* Given request:
Please output the data below exactly as given, starting at its first line and stopping after the line that contains "import Module from 'manifold-3d';".
## Start Supplied information
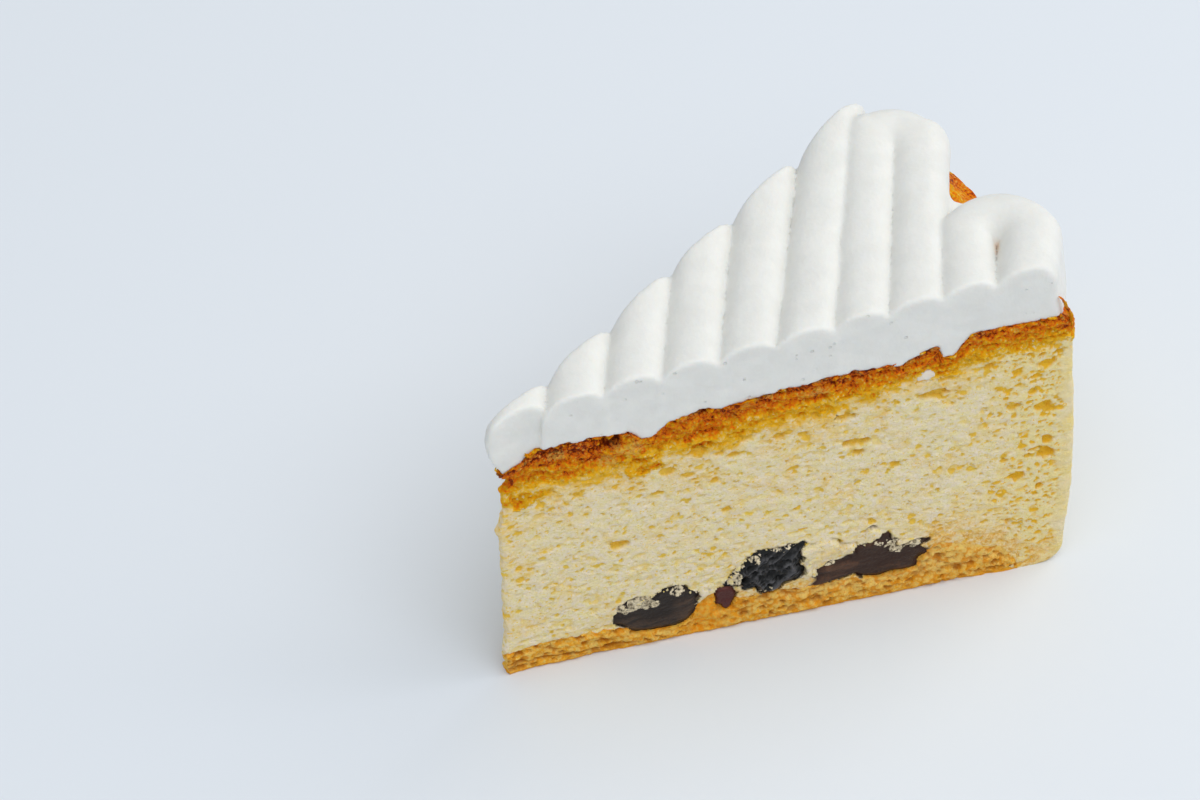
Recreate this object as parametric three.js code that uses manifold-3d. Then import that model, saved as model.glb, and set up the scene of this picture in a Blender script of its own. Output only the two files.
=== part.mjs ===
// One slice of a tall souffle cheesecake. Millimetres, +Z up, tip towards -X, front cut towards -Y.
import * as THREE from 'three';
import { mergeVertices } from 'three/addons/utils/BufferGeometryUtils.js';
import Module from 'manifold-3d';

// ---- Slice: an 18 cm round cake, cut into about eleven ----
const CAKE_RADIUS = 90;
const HALF_ANGLE = THREE.MathUtils.degToRad(33.3 / 2);
const TIP_HALF_WIDTH = 0.8;
const EDGE_ROUNDING = 0.8;
const BOTTOM_ROUNDING = 3.2;
const WALL_BULGE = 0.9;
const GAP = 0.3;
const WELD_DISTANCE = 1e-4;

// ---- Crust height over the floor, by distance from the cake's middle ----
const CRUST_PROFILE = [
  [0, 42.2], [8, 45.6], [20, 45.4], [33, 46.3], [48, 48.0],
  [62, 48.2], [69, 50.3], [77, 52.0], [85, 52.5], [90, 49.6],
];
const CRUST_DEPTH = 8;
const CRUST_LUMP = 5;
const CRUST_LUMP_HEIGHT = 0.4;
const CRUST_CRAG = 0.8;
const CRUMB_ROUGHNESS = 0.16;
const CRUMB_LUMP = 6;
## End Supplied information
* Result:
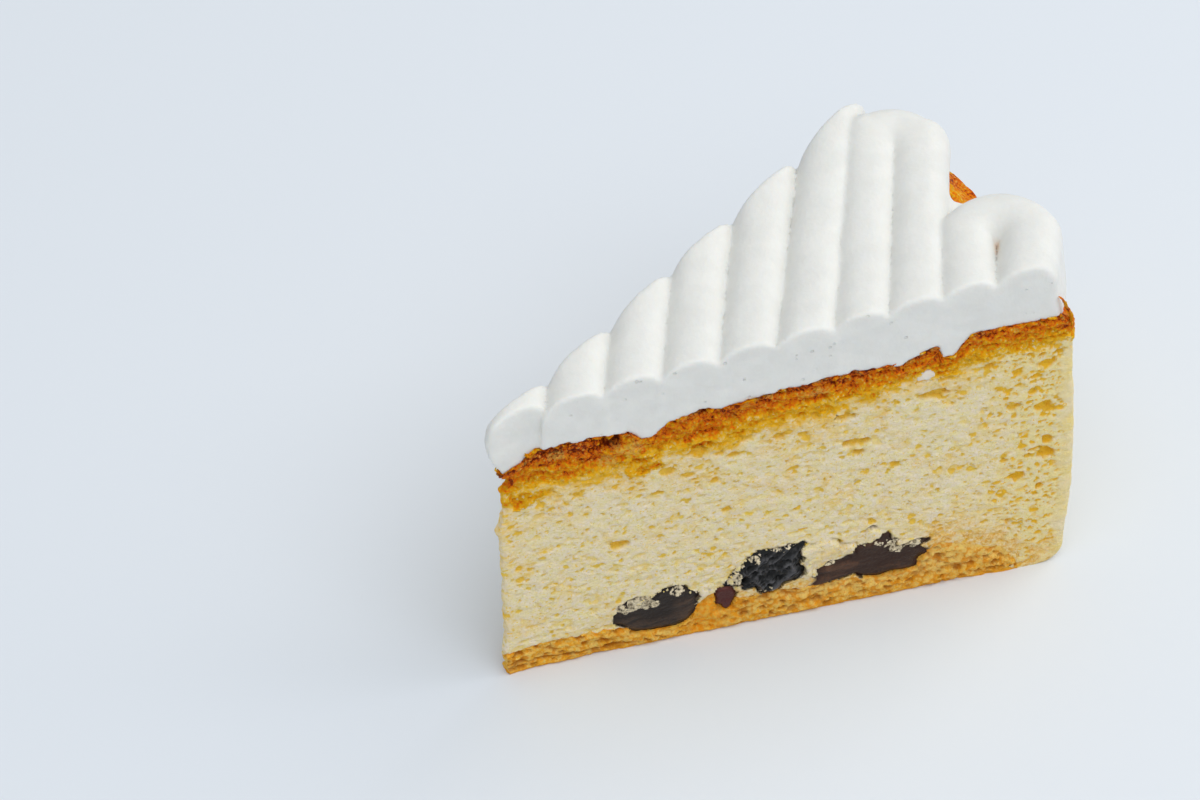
Recreate this object as parametric three.js code that uses manifold-3d. Then import that model, saved as model.glb, and set up the scene of this picture in a Blender script of its own. Output only the two files.
=== part.mjs ===
// One slice of a tall souffle cheesecake. Millimetres, +Z up, tip towards -X, front cut towards -Y.
import * as THREE from 'three';
import { mergeVertices } from 'three/addons/utils/BufferGeometryUtils.js';
import Module from 'manifold-3d';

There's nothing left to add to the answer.